Unos años después Werner murió de una afección cardíaca y Lotte se quedó sola. Cualquier otra mujer en su situación probablemente hubiera sido incapaz de levantar cabeza, pero Lotte no se dejó arredrar por el destino y en vez de quedarse cruzada de brazos multiplicó y triplicó su actividad diaria. Y no sólo mantuvo productivas las inversiones y en funcionamiento el taller sino que, con un remanente de capital, se metió en otros negocios y le fue bien.
El trabajo, el exceso de trabajo, parecía rejuvenecerla.

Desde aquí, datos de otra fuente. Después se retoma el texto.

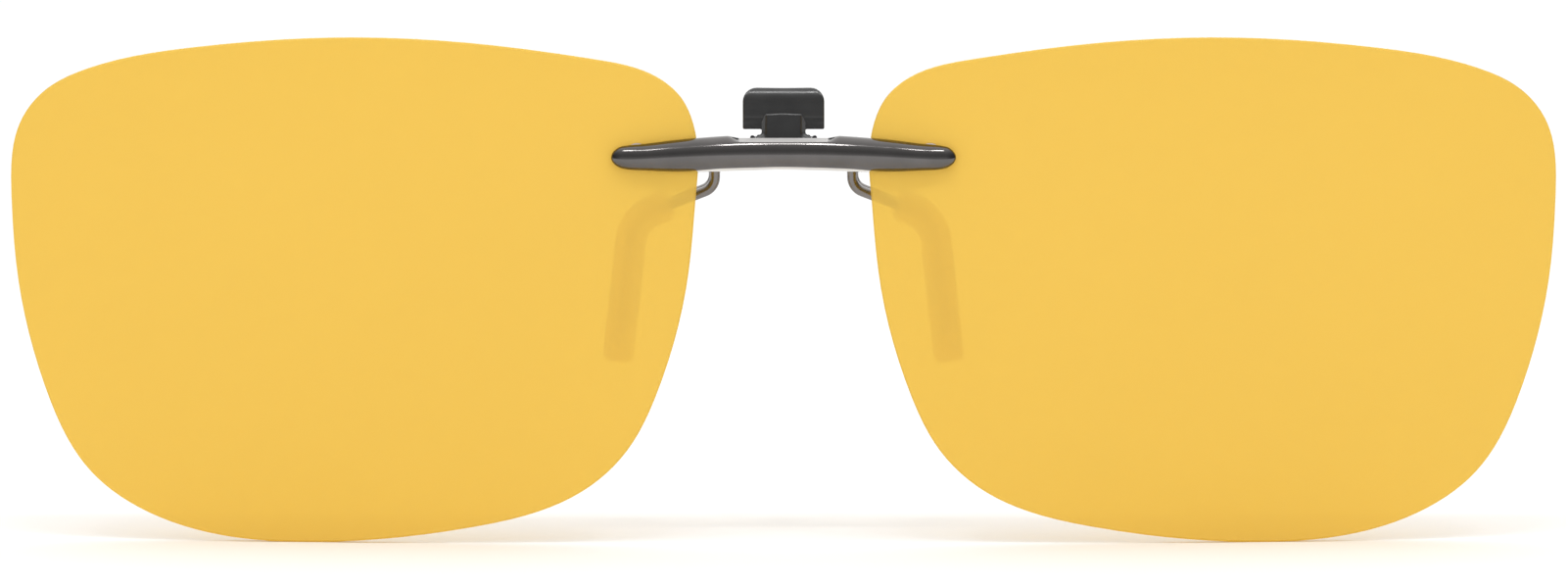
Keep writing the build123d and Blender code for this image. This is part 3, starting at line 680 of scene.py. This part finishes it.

Siempre estaba metiendo la nariz en todo, nunca permanecía quieta, algunos de sus empleados llegaron a odiarla, aunque eso la traía sin cuidado. Durante las vacaciones, que nunca excedían los siete o nueve días, buscaba el clima cálido de Italia o España y se dedicaba a tomar el sol en la playa y a leer bestsellers.
Algunas veces iba con amigas ocasionales, pero por regla general salía del hotel sola, atravesaba una calle y ya estaba en la playa, en donde le pagaba a un muchacho para que le instalara una tumbona y un parasol. Allí se quitaba la parte superior del bikini, sin importarle que sus pechos ya no fueran los de antes, o se bajaba el traje de baño por debajo de la barriga y se dormía al sol. Cuando despertaba giraba el parasol para tener sombra y la reemprendía con el libro. De vez en cuando el muchacho que alquilaba las tumbonas y los parasoles se le acercaba y Lotte le daba dinero para que le trajera del hotel un cubalibre o una jarrita de sangría con mucho hielo. A veces, por las noches, iba a la terraza del hotel o a la discoteca, que estaba en el primer piso y en donde la clientela estaba formada por alemanes, ingleses y holandeses más o menos de su misma edad, y se quedaba un ratito mirando a las parejas bailar o escuchando a la orquesta que en ocasiones interpretaba canciones de principios de los años sesenta. Vista desde lejos parecía una señora de bonitas facciones, algo entrada en carnes, distante y con un toque de elegancia y un no sé qué de tristeza. De cerca, cuando un viudo o un divorciado la invitaban a bailar o a dar un paseo a orillas del mar y Lotte sonreía y decía que no, gracias, volvía a ser una niña campesina y la distinción se evaporaba y sólo quedaba la tristeza.
En 1995 recibió un telegrama de México, de un lugar llamado Santa Teresa, en donde le comunicaban que Klaus estaba preso. El telegrama estaba firmado por una tal Victoria Santolaya, la abogada de Klaus. La conmoción que sufrió Lotte fue tan grande que tuvo que dejar su despacho, subir a su casa y meterse en la cama, aunque por supuesto fue incapaz de dormir.